**Requirement**:
Every record below should be printed exactly as given.

:: Data entries ::

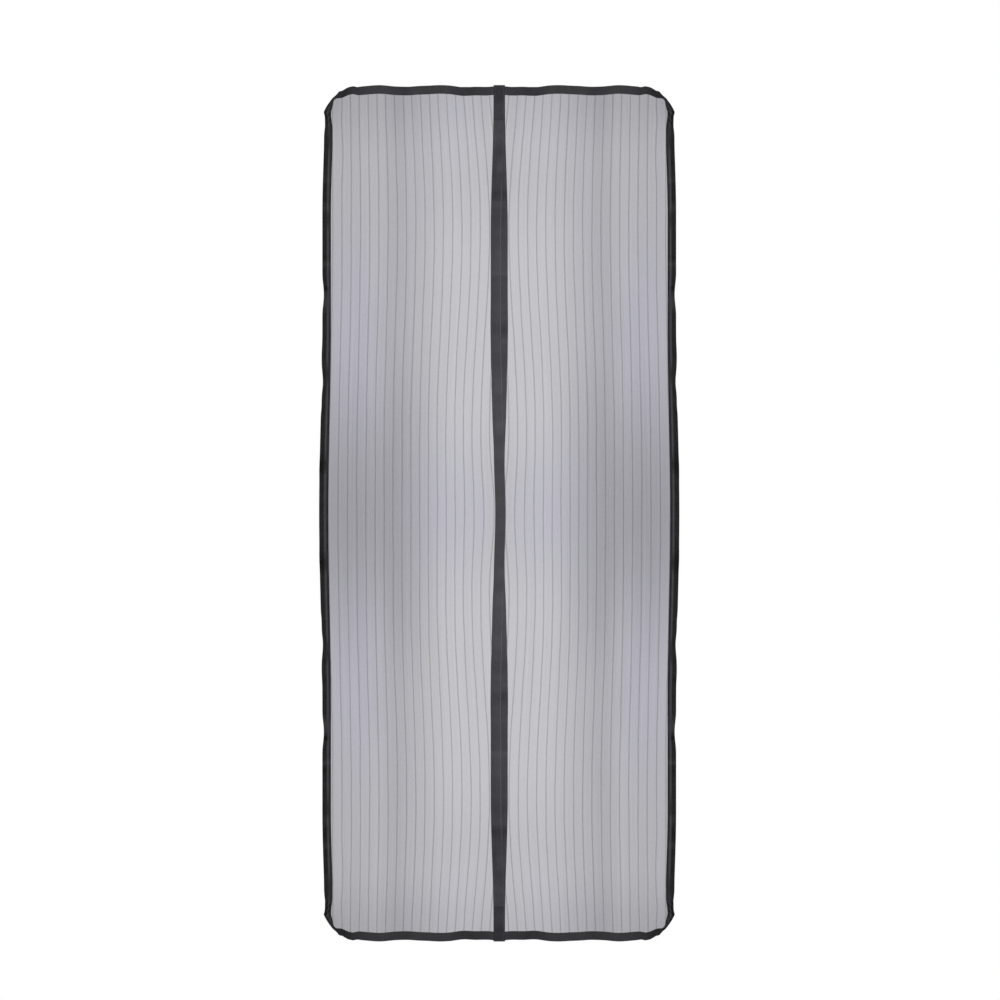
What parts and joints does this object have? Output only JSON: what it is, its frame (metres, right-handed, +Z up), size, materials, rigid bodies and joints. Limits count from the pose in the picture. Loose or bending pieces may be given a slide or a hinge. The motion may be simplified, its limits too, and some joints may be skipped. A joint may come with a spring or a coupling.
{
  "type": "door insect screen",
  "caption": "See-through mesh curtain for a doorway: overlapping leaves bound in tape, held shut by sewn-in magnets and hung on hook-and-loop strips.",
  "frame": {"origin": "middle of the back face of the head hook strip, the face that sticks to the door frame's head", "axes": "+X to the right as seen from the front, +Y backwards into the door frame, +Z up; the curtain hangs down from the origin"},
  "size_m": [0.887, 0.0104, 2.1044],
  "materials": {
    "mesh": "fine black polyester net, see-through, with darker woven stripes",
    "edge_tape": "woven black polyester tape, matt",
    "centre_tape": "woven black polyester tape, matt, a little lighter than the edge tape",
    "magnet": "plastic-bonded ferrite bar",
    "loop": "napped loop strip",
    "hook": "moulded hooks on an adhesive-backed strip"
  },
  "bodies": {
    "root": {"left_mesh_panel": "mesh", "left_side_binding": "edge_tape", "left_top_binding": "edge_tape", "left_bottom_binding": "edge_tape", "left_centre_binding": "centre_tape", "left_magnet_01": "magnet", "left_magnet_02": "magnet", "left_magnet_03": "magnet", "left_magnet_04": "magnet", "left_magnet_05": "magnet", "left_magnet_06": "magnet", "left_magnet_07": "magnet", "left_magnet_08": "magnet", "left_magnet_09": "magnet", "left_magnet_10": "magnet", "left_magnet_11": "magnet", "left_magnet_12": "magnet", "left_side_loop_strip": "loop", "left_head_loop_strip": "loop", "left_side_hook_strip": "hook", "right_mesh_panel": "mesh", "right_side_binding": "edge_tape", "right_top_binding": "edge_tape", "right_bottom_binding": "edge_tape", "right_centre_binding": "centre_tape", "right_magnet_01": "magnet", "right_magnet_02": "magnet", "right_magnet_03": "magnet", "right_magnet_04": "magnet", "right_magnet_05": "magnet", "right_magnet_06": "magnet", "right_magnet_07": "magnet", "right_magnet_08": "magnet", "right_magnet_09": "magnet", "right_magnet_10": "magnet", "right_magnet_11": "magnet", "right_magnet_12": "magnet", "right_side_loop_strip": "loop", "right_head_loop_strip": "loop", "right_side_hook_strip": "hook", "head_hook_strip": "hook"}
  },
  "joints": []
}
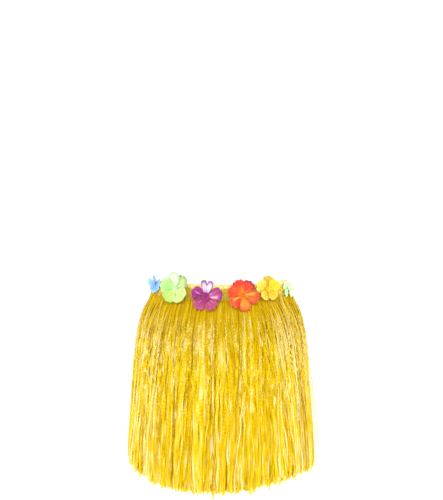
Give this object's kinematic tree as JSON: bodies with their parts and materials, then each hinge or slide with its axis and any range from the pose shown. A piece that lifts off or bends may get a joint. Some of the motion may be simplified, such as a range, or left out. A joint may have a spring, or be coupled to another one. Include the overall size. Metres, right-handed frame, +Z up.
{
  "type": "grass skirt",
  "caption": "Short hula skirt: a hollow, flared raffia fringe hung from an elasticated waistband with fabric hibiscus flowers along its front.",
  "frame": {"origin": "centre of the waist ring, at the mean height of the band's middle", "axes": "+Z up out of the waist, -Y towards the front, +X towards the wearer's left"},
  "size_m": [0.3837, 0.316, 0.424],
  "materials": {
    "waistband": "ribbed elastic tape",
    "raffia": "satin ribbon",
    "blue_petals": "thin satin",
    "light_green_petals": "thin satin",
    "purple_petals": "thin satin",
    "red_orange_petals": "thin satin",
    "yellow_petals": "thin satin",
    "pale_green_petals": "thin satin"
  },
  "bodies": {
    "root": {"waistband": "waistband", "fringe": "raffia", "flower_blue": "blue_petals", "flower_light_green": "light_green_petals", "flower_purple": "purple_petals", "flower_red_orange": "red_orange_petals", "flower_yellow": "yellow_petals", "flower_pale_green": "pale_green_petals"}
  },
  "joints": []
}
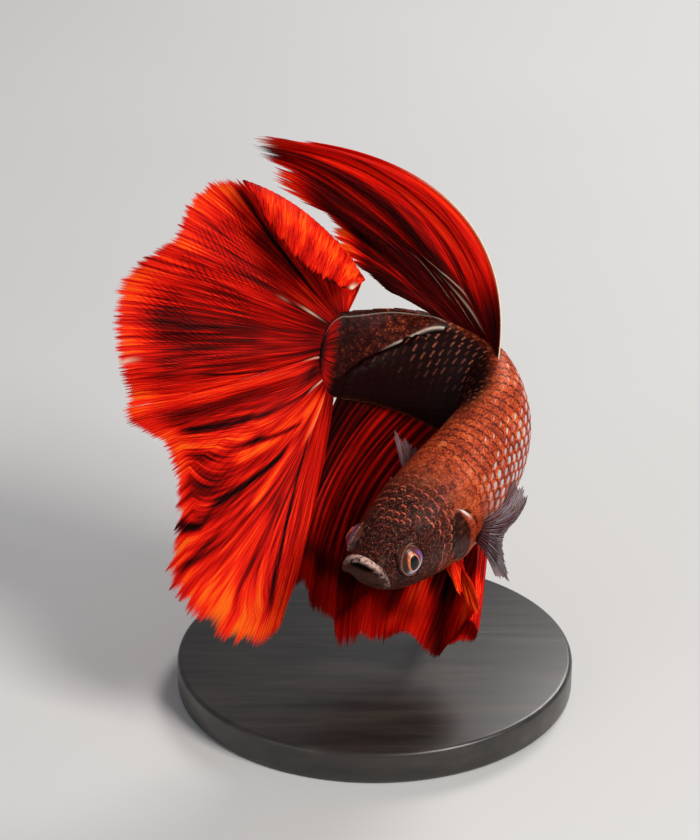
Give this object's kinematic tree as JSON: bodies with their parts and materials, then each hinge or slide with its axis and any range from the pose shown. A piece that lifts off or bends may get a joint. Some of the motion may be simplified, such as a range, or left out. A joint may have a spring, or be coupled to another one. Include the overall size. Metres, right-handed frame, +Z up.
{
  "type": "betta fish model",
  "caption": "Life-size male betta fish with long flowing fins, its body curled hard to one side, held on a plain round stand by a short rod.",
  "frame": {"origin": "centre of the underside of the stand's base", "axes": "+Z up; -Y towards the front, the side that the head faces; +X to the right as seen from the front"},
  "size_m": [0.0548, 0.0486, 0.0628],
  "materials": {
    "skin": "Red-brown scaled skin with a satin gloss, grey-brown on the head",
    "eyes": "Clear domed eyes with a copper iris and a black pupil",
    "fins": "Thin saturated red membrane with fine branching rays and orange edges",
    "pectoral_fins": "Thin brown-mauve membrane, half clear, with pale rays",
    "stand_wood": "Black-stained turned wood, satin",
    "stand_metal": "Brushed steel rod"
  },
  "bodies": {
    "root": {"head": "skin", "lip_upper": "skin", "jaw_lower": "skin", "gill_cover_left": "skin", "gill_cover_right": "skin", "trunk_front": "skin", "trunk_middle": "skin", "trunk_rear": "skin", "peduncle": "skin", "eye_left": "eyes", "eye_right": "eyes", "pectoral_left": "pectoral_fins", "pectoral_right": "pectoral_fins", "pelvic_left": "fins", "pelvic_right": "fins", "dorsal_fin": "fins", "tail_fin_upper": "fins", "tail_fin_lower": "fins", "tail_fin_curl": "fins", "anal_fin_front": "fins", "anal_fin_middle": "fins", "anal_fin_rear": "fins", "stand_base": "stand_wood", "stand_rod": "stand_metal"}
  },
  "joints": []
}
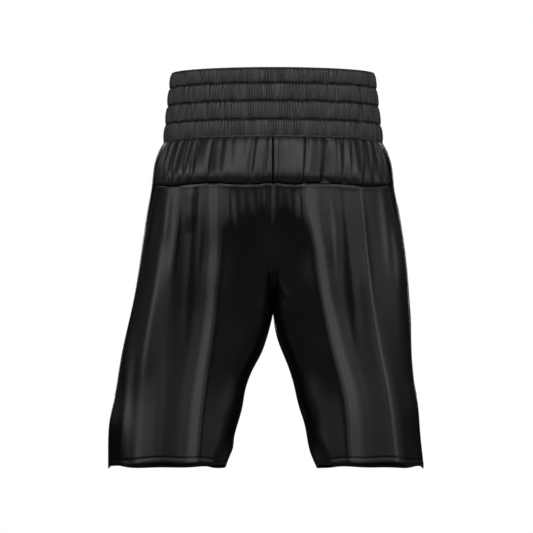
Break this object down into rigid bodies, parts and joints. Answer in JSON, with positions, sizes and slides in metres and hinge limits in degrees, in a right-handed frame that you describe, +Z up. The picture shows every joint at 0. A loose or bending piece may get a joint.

:::

**Answer below**:
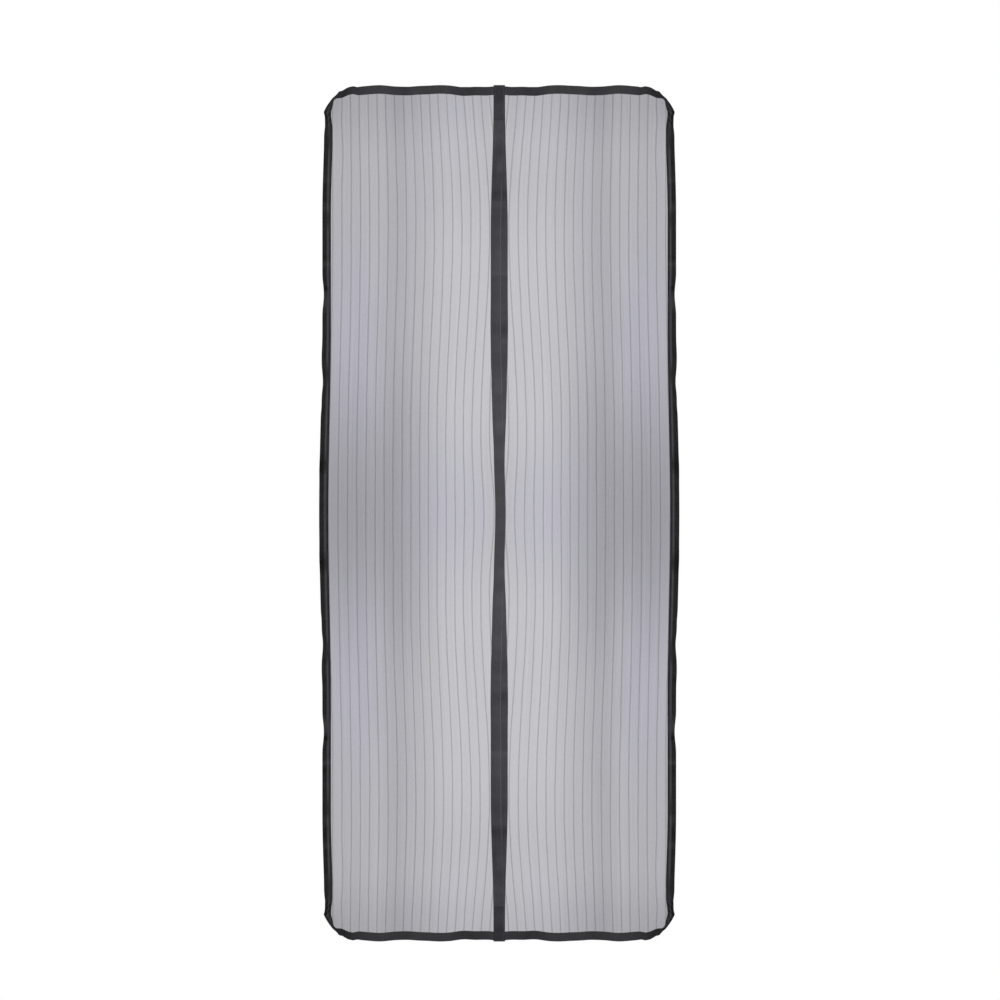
What parts and joints does this object have? Output only JSON: what it is, its frame (metres, right-handed, +Z up), size, materials, rigid bodies and joints. Limits count from the pose in the picture. Loose or bending pieces may be given a slide or a hinge. The motion may be simplified, its limits too, and some joints may be skipped. A joint may come with a spring or a coupling.
{
  "type": "door insect screen",
  "caption": "See-through mesh curtain for a doorway: overlapping leaves bound in tape, held shut by sewn-in magnets and hung on hook-and-loop strips.",
  "frame": {"origin": "middle of the back face of the head hook strip, the face that sticks to the door frame's head", "axes": "+X to the right as seen from the front, +Y backwards into the door frame, +Z up; the curtain hangs down from the origin"},
  "size_m": [0.887, 0.0104, 2.1044],
  "materials": {
    "mesh": "fine black polyester net, see-through, with darker woven stripes",
    "edge_tape": "woven black polyester tape, matt",
    "centre_tape": "woven black polyester tape, matt, a little lighter than the edge tape",
    "magnet": "plastic-bonded ferrite bar",
    "loop": "napped loop strip",
    "hook": "moulded hooks on an adhesive-backed strip"
  },
  "bodies": {
    "root": {"left_mesh_panel": "mesh", "left_side_binding": "edge_tape", "left_top_binding": "edge_tape", "left_bottom_binding": "edge_tape", "left_centre_binding": "centre_tape", "left_magnet_01": "magnet", "left_magnet_02": "magnet", "left_magnet_03": "magnet", "left_magnet_04": "magnet", "left_magnet_05": "magnet", "left_magnet_06": "magnet", "left_magnet_07": "magnet", "left_magnet_08": "magnet", "left_magnet_09": "magnet", "left_magnet_10": "magnet", "left_magnet_11": "magnet", "left_magnet_12": "magnet", "left_side_loop_strip": "loop", "left_head_loop_strip": "loop", "left_side_hook_strip": "hook", "right_mesh_panel": "mesh", "right_side_binding": "edge_tape", "right_top_binding": "edge_tape", "right_bottom_binding": "edge_tape", "right_centre_binding": "centre_tape", "right_magnet_01": "magnet", "right_magnet_02": "magnet", "right_magnet_03": "magnet", "right_magnet_04": "magnet", "right_magnet_05": "magnet", "right_magnet_06": "magnet", "right_magnet_07": "magnet", "right_magnet_08": "magnet", "right_magnet_09": "magnet", "right_magnet_10": "magnet", "right_magnet_11": "magnet", "right_magnet_12": "magnet", "right_side_loop_strip": "loop", "right_head_loop_strip": "loop", "right_side_hook_strip": "hook", "head_hook_strip": "hook"}
  },
  "joints": []
}
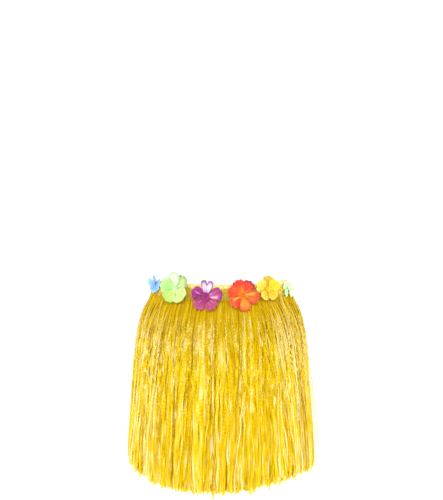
Give this object's kinematic tree as JSON: bodies with their parts and materials, then each hinge or slide with its axis and any range from the pose shown. A piece that lifts off or bends may get a joint. Some of the motion may be simplified, such as a range, or left out. A joint may have a spring, or be coupled to another one. Include the overall size. Metres, right-handed frame, +Z up.
{
  "type": "grass skirt",
  "caption": "Short hula skirt: a hollow, flared raffia fringe hung from an elasticated waistband with fabric hibiscus flowers along its front.",
  "frame": {"origin": "centre of the waist ring, at the mean height of the band's middle", "axes": "+Z up out of the waist, -Y towards the front, +X towards the wearer's left"},
  "size_m": [0.3837, 0.316, 0.424],
  "materials": {
    "waistband": "ribbed elastic tape",
    "raffia": "satin ribbon",
    "blue_petals": "thin satin",
    "light_green_petals": "thin satin",
    "purple_petals": "thin satin",
    "red_orange_petals": "thin satin",
    "yellow_petals": "thin satin",
    "pale_green_petals": "thin satin"
  },
  "bodies": {
    "root": {"waistband": "waistband", "fringe": "raffia", "flower_blue": "blue_petals", "flower_light_green": "light_green_petals", "flower_purple": "purple_petals", "flower_red_orange": "red_orange_petals", "flower_yellow": "yellow_petals", "flower_pale_green": "pale_green_petals"}
  },
  "joints": []
}
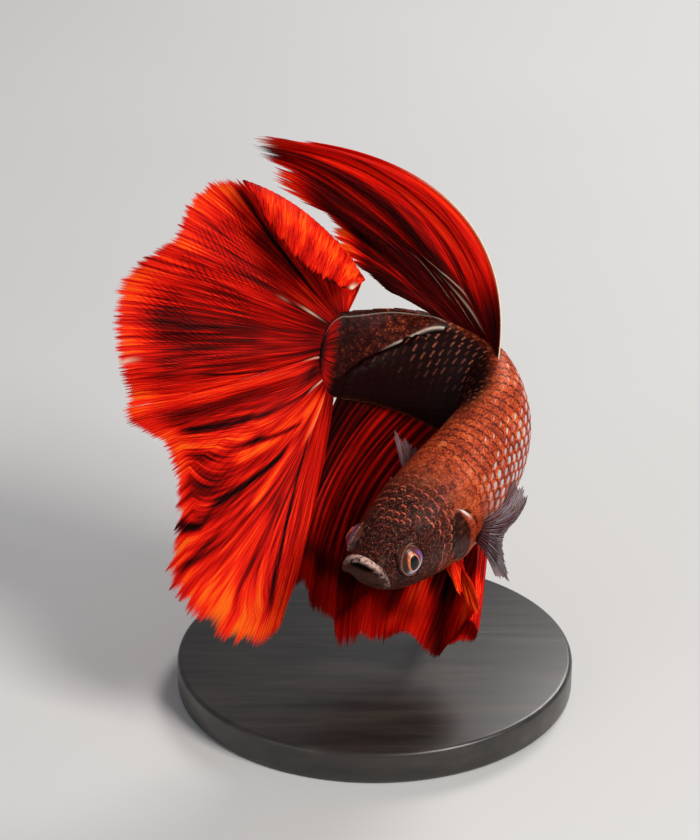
Give this object's kinematic tree as JSON: bodies with their parts and materials, then each hinge or slide with its axis and any range from the pose shown. A piece that lifts off or bends may get a joint. Some of the motion may be simplified, such as a range, or left out. A joint may have a spring, or be coupled to another one. Include the overall size. Metres, right-handed frame, +Z up.
{
  "type": "betta fish model",
  "caption": "Life-size male betta fish with long flowing fins, its body curled hard to one side, held on a plain round stand by a short rod.",
  "frame": {"origin": "centre of the underside of the stand's base", "axes": "+Z up; -Y towards the front, the side that the head faces; +X to the right as seen from the front"},
  "size_m": [0.0548, 0.0486, 0.0628],
  "materials": {
    "skin": "Red-brown scaled skin with a satin gloss, grey-brown on the head",
    "eyes": "Clear domed eyes with a copper iris and a black pupil",
    "fins": "Thin saturated red membrane with fine branching rays and orange edges",
    "pectoral_fins": "Thin brown-mauve membrane, half clear, with pale rays",
    "stand_wood": "Black-stained turned wood, satin",
    "stand_metal": "Brushed steel rod"
  },
  "bodies": {
    "root": {"head": "skin", "lip_upper": "skin", "jaw_lower": "skin", "gill_cover_left": "skin", "gill_cover_right": "skin", "trunk_front": "skin", "trunk_middle": "skin", "trunk_rear": "skin", "peduncle": "skin", "eye_left": "eyes", "eye_right": "eyes", "pectoral_left": "pectoral_fins", "pectoral_right": "pectoral_fins", "pelvic_left": "fins", "pelvic_right": "fins", "dorsal_fin": "fins", "tail_fin_upper": "fins", "tail_fin_lower": "fins", "tail_fin_curl": "fins", "anal_fin_front": "fins", "anal_fin_middle": "fins", "anal_fin_rear": "fins", "stand_base": "stand_wood", "stand_rod": "stand_metal"}
  },
  "joints": []
}
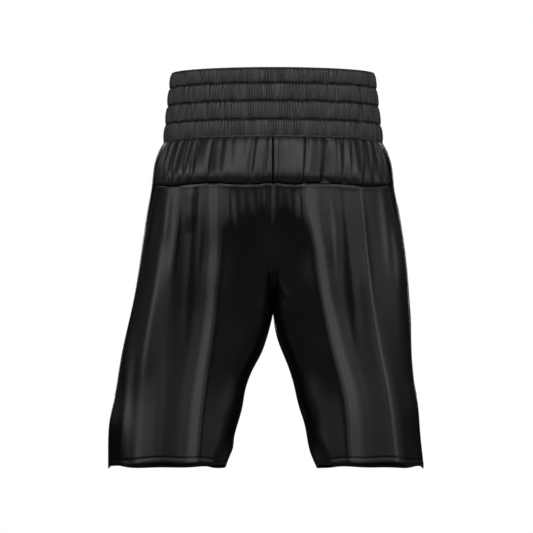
Break this object down into rigid bodies, parts and joints. Answer in JSON, with positions, sizes and slides in metres and hinge limits in degrees, in a right-handed frame that you describe, +Z up. The picture shows every joint at 0. A loose or bending piece may get a joint.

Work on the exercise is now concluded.